The burning of Lady Maslenitsa

The rite of burning the effigy is related to the ancient, both pagan and Christian, idea of revival through sacrifice and death. It stands for the awakening of fruit-bearing powers of nature, the renewal of its life force. This pristine holiday harbors profound meaning: the birth of life through struggle, death and revival. For this logic, the mascot of the celebration was chosen to be an effigy of a woman symbolizing the bearer of a new life.

Lady Maslenitsa, made out of straw and clad in brightly-colored garments, is the center of the celebration. It is carried around on a pole or driven in sledges throughout the entire holiday week. People sing songs about Maslenitsa, where it is referred to as a real person, that accuse it of its rampant nature on the one hand and responsible for the winter cold and the upcoming severe Lent to come on the other.

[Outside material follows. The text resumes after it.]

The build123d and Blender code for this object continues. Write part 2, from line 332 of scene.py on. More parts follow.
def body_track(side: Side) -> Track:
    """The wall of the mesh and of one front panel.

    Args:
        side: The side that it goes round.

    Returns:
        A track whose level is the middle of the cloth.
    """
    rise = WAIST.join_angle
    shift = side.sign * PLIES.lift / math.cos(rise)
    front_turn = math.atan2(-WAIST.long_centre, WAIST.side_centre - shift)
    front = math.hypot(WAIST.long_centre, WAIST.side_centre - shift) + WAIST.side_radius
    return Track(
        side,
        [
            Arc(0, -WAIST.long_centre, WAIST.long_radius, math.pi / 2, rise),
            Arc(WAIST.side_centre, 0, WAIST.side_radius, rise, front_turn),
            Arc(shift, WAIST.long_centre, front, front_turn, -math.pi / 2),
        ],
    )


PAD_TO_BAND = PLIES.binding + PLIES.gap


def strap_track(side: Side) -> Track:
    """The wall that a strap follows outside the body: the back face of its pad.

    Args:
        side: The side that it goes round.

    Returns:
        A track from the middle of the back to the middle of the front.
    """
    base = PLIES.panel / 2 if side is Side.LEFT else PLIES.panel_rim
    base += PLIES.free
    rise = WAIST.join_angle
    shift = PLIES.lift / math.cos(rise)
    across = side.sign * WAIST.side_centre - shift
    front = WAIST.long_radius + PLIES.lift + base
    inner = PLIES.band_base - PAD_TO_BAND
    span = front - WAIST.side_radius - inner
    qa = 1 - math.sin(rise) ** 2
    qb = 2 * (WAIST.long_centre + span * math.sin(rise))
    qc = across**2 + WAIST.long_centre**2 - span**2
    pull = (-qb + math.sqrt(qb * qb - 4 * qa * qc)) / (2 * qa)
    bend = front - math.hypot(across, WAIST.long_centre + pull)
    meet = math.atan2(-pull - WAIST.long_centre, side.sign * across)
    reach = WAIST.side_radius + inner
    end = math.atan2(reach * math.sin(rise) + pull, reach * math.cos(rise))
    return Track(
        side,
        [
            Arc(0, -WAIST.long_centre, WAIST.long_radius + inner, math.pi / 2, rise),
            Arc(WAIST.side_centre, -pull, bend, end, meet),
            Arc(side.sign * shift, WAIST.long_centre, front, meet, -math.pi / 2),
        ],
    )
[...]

The climax of the holiday week is burning the effigy, which takes place on Sunday, the Forgiveness Day. Unlike the usual bonfires of brushwood and logs, this ceremonial fire was “powered” by hay and old rags.

Photo by Natalia Makarova, RTPhoto by Natalia Makarova, RT

People sought to take the load of the old possessions off their shoulders, as they were convinced that by doing so they liberated their lives from old gnawing pains, unresolved issues, and uneasy thoughts. In towns the bonfires served a different purpose: they would melt the icy hills and snowdrifts thus sending away what was left of winter.

This rite was a way for people to be purged, to let go anger and grudge they had built up the previous year and to enter the New Year purified and light-hearted. In many regions of Russia, pancakes, butter and milk were also burnt during that day, which signified the end of the Maslenitsa feast and marked the beginning of the seven-week Lent.

Once Lady Maslenitsa was reduced to ashes, they were either buried in the snow or scattered across the fields to fertilize the future crops. In the pre-Christian era instead of the effigy the real person was burnt, and torn into parts and scattered in the fields to assure rich crops, but starting from the 17th century, this ugly carnivorous tradition was banned.